What you are asked to do — Extract from the listing each line in which the word "scene" appears.

--------------------

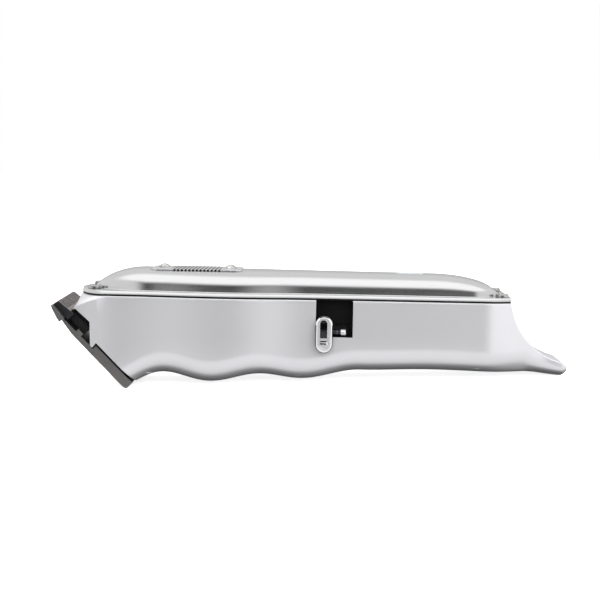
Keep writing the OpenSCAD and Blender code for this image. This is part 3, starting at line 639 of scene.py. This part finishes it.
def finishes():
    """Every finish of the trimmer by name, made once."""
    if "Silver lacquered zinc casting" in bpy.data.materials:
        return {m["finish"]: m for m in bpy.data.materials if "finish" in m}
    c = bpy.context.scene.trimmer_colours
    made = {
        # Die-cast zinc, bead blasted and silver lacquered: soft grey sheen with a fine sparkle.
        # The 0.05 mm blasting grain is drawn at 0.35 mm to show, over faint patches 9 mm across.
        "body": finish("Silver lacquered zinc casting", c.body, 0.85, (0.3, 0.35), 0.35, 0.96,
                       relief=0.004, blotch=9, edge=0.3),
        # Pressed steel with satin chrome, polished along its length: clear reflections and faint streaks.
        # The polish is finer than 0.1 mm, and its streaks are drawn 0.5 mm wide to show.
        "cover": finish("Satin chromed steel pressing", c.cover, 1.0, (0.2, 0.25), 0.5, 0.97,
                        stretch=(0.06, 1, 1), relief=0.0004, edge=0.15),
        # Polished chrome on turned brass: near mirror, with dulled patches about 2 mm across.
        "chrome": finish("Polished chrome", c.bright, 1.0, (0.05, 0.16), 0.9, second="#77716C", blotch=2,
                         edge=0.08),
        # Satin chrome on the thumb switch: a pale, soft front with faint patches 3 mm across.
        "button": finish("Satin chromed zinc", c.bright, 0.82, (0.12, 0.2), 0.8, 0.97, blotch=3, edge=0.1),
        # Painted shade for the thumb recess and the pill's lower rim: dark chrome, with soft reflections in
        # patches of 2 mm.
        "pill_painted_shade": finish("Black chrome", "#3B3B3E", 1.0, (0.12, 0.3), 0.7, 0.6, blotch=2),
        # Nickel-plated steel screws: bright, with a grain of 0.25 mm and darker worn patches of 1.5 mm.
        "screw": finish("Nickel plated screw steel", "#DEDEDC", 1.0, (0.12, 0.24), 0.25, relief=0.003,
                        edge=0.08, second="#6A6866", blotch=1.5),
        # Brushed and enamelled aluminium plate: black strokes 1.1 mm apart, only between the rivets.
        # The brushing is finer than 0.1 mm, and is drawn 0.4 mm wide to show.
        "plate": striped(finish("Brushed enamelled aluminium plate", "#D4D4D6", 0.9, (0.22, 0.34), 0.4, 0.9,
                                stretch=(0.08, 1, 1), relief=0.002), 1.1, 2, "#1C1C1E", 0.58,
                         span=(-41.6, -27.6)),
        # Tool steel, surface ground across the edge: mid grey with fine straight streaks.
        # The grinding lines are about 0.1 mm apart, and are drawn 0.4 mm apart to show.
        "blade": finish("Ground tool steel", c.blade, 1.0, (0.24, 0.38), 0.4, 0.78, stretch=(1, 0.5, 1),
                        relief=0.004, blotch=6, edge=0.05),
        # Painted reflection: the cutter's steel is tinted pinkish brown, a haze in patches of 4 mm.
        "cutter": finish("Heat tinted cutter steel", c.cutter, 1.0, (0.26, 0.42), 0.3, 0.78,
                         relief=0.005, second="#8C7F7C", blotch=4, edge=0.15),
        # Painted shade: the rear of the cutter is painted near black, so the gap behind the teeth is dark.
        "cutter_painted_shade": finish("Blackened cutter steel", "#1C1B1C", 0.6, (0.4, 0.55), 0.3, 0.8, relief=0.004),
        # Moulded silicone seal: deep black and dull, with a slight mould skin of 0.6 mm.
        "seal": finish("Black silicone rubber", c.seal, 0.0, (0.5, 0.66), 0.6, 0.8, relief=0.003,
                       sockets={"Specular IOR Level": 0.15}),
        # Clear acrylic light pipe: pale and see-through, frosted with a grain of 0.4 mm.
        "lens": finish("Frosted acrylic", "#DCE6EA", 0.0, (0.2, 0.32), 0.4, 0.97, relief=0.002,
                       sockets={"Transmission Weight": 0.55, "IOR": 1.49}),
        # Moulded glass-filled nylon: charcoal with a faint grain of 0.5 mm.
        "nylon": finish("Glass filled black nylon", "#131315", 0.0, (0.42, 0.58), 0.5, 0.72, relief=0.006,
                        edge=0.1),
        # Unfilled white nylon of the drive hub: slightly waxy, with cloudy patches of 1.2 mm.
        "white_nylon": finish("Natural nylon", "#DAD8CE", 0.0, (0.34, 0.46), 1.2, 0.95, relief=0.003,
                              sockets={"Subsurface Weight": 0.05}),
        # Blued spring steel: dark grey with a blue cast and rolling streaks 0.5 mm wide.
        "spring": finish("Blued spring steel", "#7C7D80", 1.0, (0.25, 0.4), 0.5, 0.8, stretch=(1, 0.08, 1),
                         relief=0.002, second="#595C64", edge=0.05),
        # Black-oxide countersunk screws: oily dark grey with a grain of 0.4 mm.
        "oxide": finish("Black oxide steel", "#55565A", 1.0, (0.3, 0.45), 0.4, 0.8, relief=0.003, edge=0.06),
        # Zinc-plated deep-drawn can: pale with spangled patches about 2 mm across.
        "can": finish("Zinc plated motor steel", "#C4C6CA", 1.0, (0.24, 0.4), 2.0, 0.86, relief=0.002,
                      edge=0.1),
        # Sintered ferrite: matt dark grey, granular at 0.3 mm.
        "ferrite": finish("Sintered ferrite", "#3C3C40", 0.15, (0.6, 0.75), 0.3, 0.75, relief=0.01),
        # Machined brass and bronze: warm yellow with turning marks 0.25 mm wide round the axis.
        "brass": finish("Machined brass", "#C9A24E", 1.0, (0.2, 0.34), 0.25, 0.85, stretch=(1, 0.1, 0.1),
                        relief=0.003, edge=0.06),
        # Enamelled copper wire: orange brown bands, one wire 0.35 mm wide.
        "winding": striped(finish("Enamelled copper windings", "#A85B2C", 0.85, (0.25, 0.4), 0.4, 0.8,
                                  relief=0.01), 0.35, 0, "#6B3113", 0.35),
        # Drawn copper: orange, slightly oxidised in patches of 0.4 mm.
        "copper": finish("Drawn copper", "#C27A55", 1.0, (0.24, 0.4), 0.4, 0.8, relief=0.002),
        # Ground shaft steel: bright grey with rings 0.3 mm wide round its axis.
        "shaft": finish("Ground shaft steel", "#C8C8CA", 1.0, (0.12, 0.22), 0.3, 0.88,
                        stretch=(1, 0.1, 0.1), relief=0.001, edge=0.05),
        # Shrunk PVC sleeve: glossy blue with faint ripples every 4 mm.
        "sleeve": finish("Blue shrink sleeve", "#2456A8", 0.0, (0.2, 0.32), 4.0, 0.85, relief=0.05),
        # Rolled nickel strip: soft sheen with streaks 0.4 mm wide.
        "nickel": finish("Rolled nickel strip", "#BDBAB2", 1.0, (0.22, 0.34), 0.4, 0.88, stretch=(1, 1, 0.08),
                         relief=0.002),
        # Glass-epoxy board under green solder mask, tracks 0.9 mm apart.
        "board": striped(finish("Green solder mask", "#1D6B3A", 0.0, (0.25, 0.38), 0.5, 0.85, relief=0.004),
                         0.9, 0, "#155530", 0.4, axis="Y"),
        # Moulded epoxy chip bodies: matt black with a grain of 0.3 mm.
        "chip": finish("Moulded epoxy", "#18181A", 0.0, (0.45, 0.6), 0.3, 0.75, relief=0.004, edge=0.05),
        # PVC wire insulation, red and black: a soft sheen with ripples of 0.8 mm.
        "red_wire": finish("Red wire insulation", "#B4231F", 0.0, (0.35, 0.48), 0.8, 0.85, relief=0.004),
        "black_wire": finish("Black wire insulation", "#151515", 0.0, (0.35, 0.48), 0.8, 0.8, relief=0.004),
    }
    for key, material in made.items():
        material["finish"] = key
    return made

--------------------

Reply —
Keep writing the OpenSCAD and Blender code for this image. This is part 3, starting at line 639 of scene.py. This part finishes it.
    c = bpy.context.scene.trimmer_colours